Tax Audit Requirements for Public Limited Companies

Introduction
A tax audit is a detailed examination of the books of accounts and financial records of an entity to ensure compliance with the provisions of the Income Tax Act, 1961. For Public Limited Companies, which are often engaged in large-scale operations with complex financial structures, tax audits help in verifying the correctness of income and deductions claimed in the income tax return. Tax audits also aim to promote transparency, improve compliance, and reduce the scope of tax evasion. This article outlines the tax audit requirements applicable to Public Limited Companies in India.

Legal Framework and Applicability
Tax audit requirements are governed by Section 44AB of the Income Tax Act, 1961. As per the provision, a Public Limited Company is required to get its accounts audited by a chartered accountant if its:

  • Turnover or gross receipts exceed ₹1 crore in business, or
  • Gross receipts exceed ₹50 lakh in the case of a profession,
    during the financial year.
    However, if the company opts for presumptive taxation schemes, different thresholds and conditions apply.

Threshold Limits for Tax Audit
For Public Limited Companies engaged in business:

  • The audit threshold is ₹1 crore, which may be extended to ₹10 crore if cash receipts and payments do not exceed 5% of total receipts and payments, respectively.
  • For professionals, the threshold remains ₹50 lakh.

If the company exceeds these limits, a tax audit becomes mandatory, even if it is already subject to a statutory audit under the Companies Act.

Filing of Tax Audit Report
The tax audit report must be furnished in:

  • Form 3CA (if the company is already audited under another law, such as the Companies Act), and
  • Form 3CD, which provides detailed information on tax-related transactions, deductions, disallowances, and compliances.

The report must be uploaded electronically to the Income Tax Department’s e-filing portal by the auditor on or before the due date of filing the income tax return, usually October 31 for companies.

Scope of Tax Audit
The tax audit covers various financial and tax-related aspects of the company, including:

  • Verification of compliance with TDS and TCS provisions
  • Analysis of depreciation claims
  • Examination of loans, advances, and related party transactions
  • Reporting of turnover, profits, and expenses
  • Identification of disallowable expenditures under the Income Tax Act

The report gives the tax authorities a comprehensive overview of the company’s tax position.

Penalties for Non-Compliance
Failure to get a tax audit done or to submit the audit report by the due date attracts penalties under Section 271B of the Income Tax Act. The penalty may be:

  • 0.5% of total sales, turnover, or gross receipts, or
  • ₹1,50,000, whichever is lower.

However, penalties may be waived if the company can prove reasonable cause for the delay or default.

Role of the Tax Auditor
The tax auditor, a practicing chartered accountant, plays a key role in:

  • Ensuring proper maintenance of books of accounts
  • Certifying the accuracy of tax records and calculations
  • Advising the company on disallowances and compliance
  • Highlighting discrepancies and reporting them to the tax department

The auditor must maintain objectivity and ensure that the report meets statutory requirements.

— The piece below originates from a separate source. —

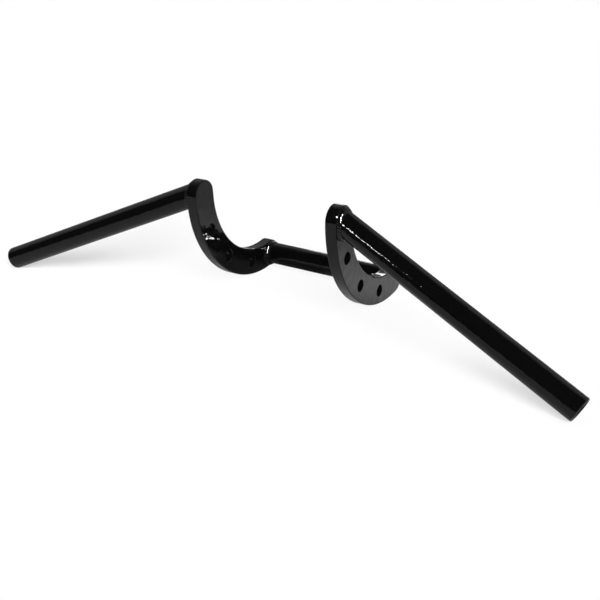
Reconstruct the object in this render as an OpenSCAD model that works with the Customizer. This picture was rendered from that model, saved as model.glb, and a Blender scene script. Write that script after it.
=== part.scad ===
// Z-bar handlebar for a motorcycle: a straight clamp tube, two thick crescent
// risers and two grip tubes, welded into one rigid bar.
// The origin is on the clamp tube's axis, midway between the risers. X points
// to the rider's right, Y forward and Z up, with the bar lying as it rests on
// the bellies of its risers and the ends of its grip tubes.

/* [Clamp tube] */
// Outside diameter of the clamp tube
clamp_od = 25.4; // [22:0.1:27]
// Wall thickness of the clamp tube
clamp_wall = 3; // [1.5:0.1:5]
// Clear distance between the two risers, which the clamp tube fills
riser_gap = 155; // [110:1:200]

/* [Grip tubes] */
// Outside diameter of a grip tube
grip_od = 25.4; // [22:0.1:27]
// Wall thickness of a grip tube
grip_wall = 3; // [1.5:0.1:5]
// Length of a grip tube's axis, from the riser's outer face to the open end
grip_len = 277; // [200:1:340]
// Angle by which the grips sweep back towards the rider
grip_sweep = 9.25; // [0:0.25:15]
// Angle by which the grips drop below the level of the clamp tube
grip_drop = 23.25; // [5:0.25:30]
// Chamfer on the outer and inner rim of the open end
rim_chamfer = 0.8; // [0.2:0.1:1.2]

/* [Risers] */
// Thickness of the riser plate
riser_t = 12.7; // [6:0.1:20]
// Radius of the arc that both tubes and all the holes sit on
riser_r = 109; // [90:1:140]
// Width of the crescent band
riser_w = 31; // [30:0.5:45]
// Angle of arc between the clamp tube and the grip tube
riser_span = 97; // [80:1:120]
// Angle of arc from the belly's lowest point forward to the clamp tube
clamp_lead = 9; // [0:0.5:20]
// Angle of arc that the riser runs on past the grip tube
grip_over = 1; // [0:0.25:5]
// Rounding of the riser's edges
riser_edge = 1.2; // [0.4:0.1:2]

/* [Lightening holes] */
// Diameter of a hole
hole_d = 12.7; // [6:0.1:18]
// Number of holes, spread about the middle of the arc
hole_count = 3; // [1:1:3]
// Angle of arc from one hole to the next
hole_pitch = 27; // [15:0.5:28]
// Chamfer on the mouths of the holes
hole_chamfer = 0.5; // [0.2:0.1:1]

/* [Welds] */
// Leg of a fillet bead along the riser's face, where the face has room
weld_foot = 4; // [2.5:0.1:5]
// Leg of a fillet bead along the tube
weld_rise = 5; // [3:0.1:7]
// How far the bead bulges, from 0 for a flat fillet to 1 for a quarter round
weld_crown = 0.55; // [0:0.05:1]
// Spacing of the ripples that the torch leaves
ripple_pitch = 3.2; // [2.5:0.1:5]
// Height of the ripples
ripple_h = 0.4; // [0.1:0.05:0.6]

/* [Hidden] */

$fn = 96;
coat = [0.055, 0.055, 0.06];

// The arc lies in the YZ plane. Its angles run from +Y towards +Z.
clamp_angle = clamp_lead - 90;
grip_angle = clamp_angle - riser_span;
end_angle = grip_angle - grip_over;
arc_centre = -riser_r * [cos(clamp_angle), sin(clamp_angle)];
function on_arc(angle) = arc_centre + riser_r * [cos(angle), sin(angle)];

outer_face = riser_gap / 2 + riser_t;
clamp_base = [riser_gap / 2, 0, 0];
grip_base = [outer_face, on_arc(grip_angle)[0], on_arc(grip_angle)[1]];
grip_dir = [cos(grip_drop) * cos(grip_sweep), -cos(grip_drop) * sin(grip_sweep), -sin(grip_drop)];

// Part of the face that is flat, on each side of the arc
flat_half = riser_w / 2 - riser_edge;

// Overlap by which a cutting body runs past what it cuts
past = 1;
// Step between the riser's band and its round ends, too small to feel
seam = 0.01;

// A tube along +Z from start to end, chamfered at its far rim
module tube(od, wall, start, end, chamfer) {
    rotate_extrude()
        polygon([
            [od / 2 - wall, start],
            [od / 2, start],
            [od / 2, end - chamfer],
            [od / 2 - chamfer, end],
            [od / 2 - wall + chamfer, end],
            [od / 2 - wall, end - chamfer]
        ]);
}

// Turns +Z onto the grip tube's axis on the right side
module along_grip() {
    translate(grip_base)
        rotate([0, 90 + grip_drop, -grip_sweep])
            children();
}

// Turns the plane of the arc, drawn in XY, into the YZ plane
module in_arc_plane() {
    rotate([90, 0, 90])
        children();
}

// Half of the riser's cross-section, with rounded corners: the distance out
// from the middle of the band, against the height above the inner face
edge_steps = 4;
function corner_arc(x, y, start) = [
    for (i = [0 : edge_steps])
        let (angle = start + 90 * i / edge_steps)
        [x + riser_edge * cos(angle), y + riser_edge * sin(angle)]
];
function half_section(half_w, low, high) = [
    each corner_arc(half_w - riser_edge, low + riser_edge, -90),
    each corner_arc(half_w - riser_edge, high - riser_edge, 0)
];

// The band that runs from one end of the arc to the other
module riser_band() {
    outer = half_section(riser_w / 2, 0, riser_t);
    inner = [for (i = [len(outer) - 1 : -1 : 0]) [-outer[i][0], outer[i][1]]];
    translate(arc_centre)
        rotate([0, 0, end_angle])
            rotate_extrude(angle = riser_span + grip_over)
                translate([riser_r, 0])
                    polygon([each outer, each inner]);
}

// Round end of the band, the same section turned about the end of the arc. It
// is a hair smaller, so that it meets the end of the band in a clean edge.
module riser_end(angle) {
    translate(on_arc(angle))
        rotate_extrude()
            polygon([
                [0, riser_t - seam],
                [0, seam],
                each half_section(riser_w / 2 - seam, seam, riser_t - seam)
            ]);
}

module riser_hole(angle) {
    mouth = hole_d / 2 + hole_chamfer + past;
    translate(on_arc(angle)) {
        translate([0, 0, -past])
            cylinder(d = hole_d, h = riser_t + 2 * past);
        translate([0, 0, riser_t - hole_chamfer])
            cylinder(r1 = hole_d / 2, r2 = mouth, h = hole_chamfer + past);
        translate([0, 0, -past])
            cylinder(r1 = mouth, r2 = hole_d / 2, h = hole_chamfer + past);
    }
}

// The crescent, drawn in XY with its inner face at zero
module riser() {
    difference() {
        union() {
            riser_band();
            riser_end(clamp_angle);
            riser_end(end_angle);
        }
        for (i = [0 : hole_count - 1])
            riser_hole(clamp_angle - riser_span / 2 + (i - (hole_count - 1) / 2) * hole_pitch);
    }
}

module right_side_riser() {
    translate([riser_gap / 2, 0, 0])
        in_arc_plane()
            riser();
}

// The grip tube starts inside the riser and is cut back to the riser's face
module right_side_grip() {
    lean = acos(grip_dir[0]);
    start = -tan(lean) * grip_od / 2 - past;
    difference() {
        along_grip()
            tube(grip_od, grip_wall, start, grip_len, rim_chamfer);
        translate([outer_face - 2 * grip_od, grip_base[1] - grip_od, grip_base[2] - grip_od])
            cube(2 * grip_od);
    }
}

// Distance from a point of the riser's face in to the edge of its flat part
function room(p) =
    let (v = p - arc_centre, angle = atan2(v[1], v[0]))
    let (past_clamp = angle > clamp_angle && angle < clamp_angle + 180)
    let (along = angle > 0 ? angle - 360 : angle)
    let (off = past_clamp ? norm(p)
        : along < end_angle ? norm(p - on_arc(end_angle))
        : abs(norm(v) - riser_r))
    flat_half - off;

// One ring of points round a bead's section. Seen along the joint, the bead
// climbs from its toe on the riser's face to its toe on the tube.
toe = 0.3;
bead_steps = 6;
function bead_section(base, dir, r, turn, ripples) =
    let (side = norm([dir[0], dir[2]]) > 0 ? [dir[2], 0, -dir[0]] / norm([dir[0], dir[2]]) : [0, 1, 0])
    let (up = cross(side, dir))
    let (out = cos(turn) * side + sin(turn) * up)
    let (corner = base + r * out - dir * (r * out[0] / dir[0]))
    let (flat = [0, out[1], out[2]] / norm([out[1], out[2]]))
    let (space = room([corner[1], corner[2]]))
    let (foot = min(weld_foot, space))
    [
        corner + weld_rise * dir - past * out,
        for (i = [0 : bead_steps])
            let (t = i / bead_steps)
            let (bow = 4 * t * (1 - t))
            let (wave = abs(sin(turn * ripples / 2 - 50 * bow)))
            let (a = (1 - weld_crown) * t + weld_crown * sin(90 * t))
            let (b = (1 - weld_crown) * (1 - t) + weld_crown * cos(90 * t))
            let (swell = ripple_h * (wave - 0.5) * (0.35 + 0.65 * bow))
            corner + (foot * a + swell * t) * flat + (weld_rise * b + swell * (1 - t)) * dir
                + toe * ((1 - t) * out + t * [1, 0, 0]),
        corner + foot * flat - [past, 0, 0],
        corner - past * flat - [past, 0, 0]
    ];

// A closed ring of those sections round the joint of a tube and a riser's face
module bead_ring(base, dir, r) {
    ripples = round(2 * PI * (r + weld_foot / 2) / ripple_pitch);
    turns = ripples * 4;
    n = bead_steps + 4;
    points = [for (k = [0 : turns - 1]) each bead_section(base, dir, r, 360 * k / turns, ripples)];
    faces = [
        for (k = [0 : turns - 1], i = [0 : n - 1])
            let (a = k * n + i, b = k * n + (i + 1) % n)
            let (c = ((k + 1) % turns) * n + (i + 1) % n, d = ((k + 1) % turns) * n + i)
            each [[a, b, c], [a, c, d]]
    ];
    polyhedron(points, faces);
}

module right_side_clamp_weld() {
    mirror([1, 0, 0])
        difference() {
            bead_ring(-clamp_base, [1, 0, 0], clamp_od / 2);
            rotate([0, 90, 0])
                cylinder(d = clamp_od, h = riser_gap + 2 * riser_t, center = true);
            translate([-riser_gap / 2 - riser_t, -clamp_od, -clamp_od])
                cube([riser_t, 2 * clamp_od, 2 * clamp_od]);
        }
}

module right_side_grip_weld() {
    difference() {
        bead_ring(grip_base, grip_dir, grip_od / 2);
        along_grip()
            translate([0, 0, -grip_od])
                cylinder(d = grip_od, h = 3 * grip_od);
        translate([outer_face - riser_t, grip_base[1] - grip_od, grip_base[2] - grip_od])
            cube([riser_t, 2 * grip_od, 2 * grip_od]);
    }
}

module clamp_tube() {
    color(coat)
        rotate([0, 90, 0])
            difference() {
                cylinder(d = clamp_od, h = riser_gap, center = true);
                cylinder(d = clamp_od - 2 * clamp_wall, h = riser_gap + 2 * past, center = true);
            }
}

module right_riser() {
    color(coat)
        right_side_riser();
}

module left_riser() {
    color(coat)
        mirror([1, 0, 0])
            right_side_riser();
}

module right_grip_tube() {
    color(coat)
        right_side_grip();
}

module left_grip_tube() {
    color(coat)
        mirror([1, 0, 0])
            right_side_grip();
}

module right_clamp_weld() {
    color(coat)
        right_side_clamp_weld();
}

module left_clamp_weld() {
    color(coat)
        mirror([1, 0, 0])
            right_side_clamp_weld();
}

module right_grip_weld() {
    color(coat)
        right_side_grip_weld();
}

module left_grip_weld() {
    color(coat)
        mirror([1, 0, 0])
            right_side_grip_weld();
}

clamp_tube();
left_riser();
right_riser();
left_grip_tube();
right_grip_tube();
left_clamp_weld();
right_clamp_weld();
left_grip_weld();
right_grip_weld();
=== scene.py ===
import math
import random

import bmesh
import bpy
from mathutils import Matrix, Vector


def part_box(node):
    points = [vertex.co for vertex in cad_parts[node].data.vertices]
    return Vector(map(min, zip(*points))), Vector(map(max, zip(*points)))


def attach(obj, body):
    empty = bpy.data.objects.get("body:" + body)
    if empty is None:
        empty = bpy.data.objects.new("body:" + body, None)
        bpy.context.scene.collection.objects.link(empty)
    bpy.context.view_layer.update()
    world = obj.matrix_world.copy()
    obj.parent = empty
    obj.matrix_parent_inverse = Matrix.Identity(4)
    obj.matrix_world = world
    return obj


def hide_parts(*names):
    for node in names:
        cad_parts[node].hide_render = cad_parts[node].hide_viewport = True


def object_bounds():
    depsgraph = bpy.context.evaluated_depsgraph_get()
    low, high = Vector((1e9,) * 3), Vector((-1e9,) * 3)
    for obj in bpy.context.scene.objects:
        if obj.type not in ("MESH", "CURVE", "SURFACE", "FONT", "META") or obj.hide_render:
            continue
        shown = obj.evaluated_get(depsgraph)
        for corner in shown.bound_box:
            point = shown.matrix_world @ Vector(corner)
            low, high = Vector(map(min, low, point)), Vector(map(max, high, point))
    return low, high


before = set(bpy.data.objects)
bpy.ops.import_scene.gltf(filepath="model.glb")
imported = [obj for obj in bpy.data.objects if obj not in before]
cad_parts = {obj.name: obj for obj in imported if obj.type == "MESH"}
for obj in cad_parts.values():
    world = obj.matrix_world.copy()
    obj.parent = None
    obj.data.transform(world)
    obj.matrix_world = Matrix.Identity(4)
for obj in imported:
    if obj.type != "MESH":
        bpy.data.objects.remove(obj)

cad_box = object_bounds()
scene = bpy.context.scene


# Clamp tube
# The straight middle tube, 1 inch drawn steel, which the fork's bar clamps
# hold. It is cut square and butts against the inner faces of both risers.

TUBE_R = 0.0127
CLAMP_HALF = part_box("clamp_tube")[1].x

SPECK_SIZE, SPECK_LEAST, SPECK_CONTRAST = 0.0007, 0.66, 9.0
CLOUD_SIZE, CLOUD_LEAST, CLOUD_CONTRAST = 0.03, 0.42, 2.5
BLOTCH_SIZE, BLOTCH_DEPTH = 0.02, 0.05
DUST_DULLS = 0.4
COAT_IOR = 1.5
BUMP_UNIT = 0.001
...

Relevance to Statutory Audit
Public Limited Companies are also subject to statutory audits under the Companies Act, 2013. While a statutory audit focuses on financial statements and true and fair presentation, a tax audit concentrates on compliance with income tax provisions. A company can appoint the same auditor or a different one for tax audit, depending on internal policy.

Audit Trail and Record Maintenance
To facilitate a smooth tax audit process, Public Limited Companies must maintain:

  • Complete books of accounts and supporting documents
  • Records of all tax payments, deductions, and returns
  • Audit trail of electronic transactions (as per Rule 3 of Companies Rules)
  • Backup of digital data for inspection, especially for listed entities

Proper documentation ensures minimal disruptions during audit and scrutiny.

Conclusion
Tax audit is a critical compliance obligation for Public Limited Companies, ensuring that their financial and tax practices align with legal standards. By mandating a structured review of accounts and transactions, tax audits enhance transparency, reduce litigation risks, and support accurate tax assessments. Timely completion and submission of tax audit reports also reflect a company’s commitment to good governance and financial discipline, thereby strengthening its credibility with regulators and stakeholders.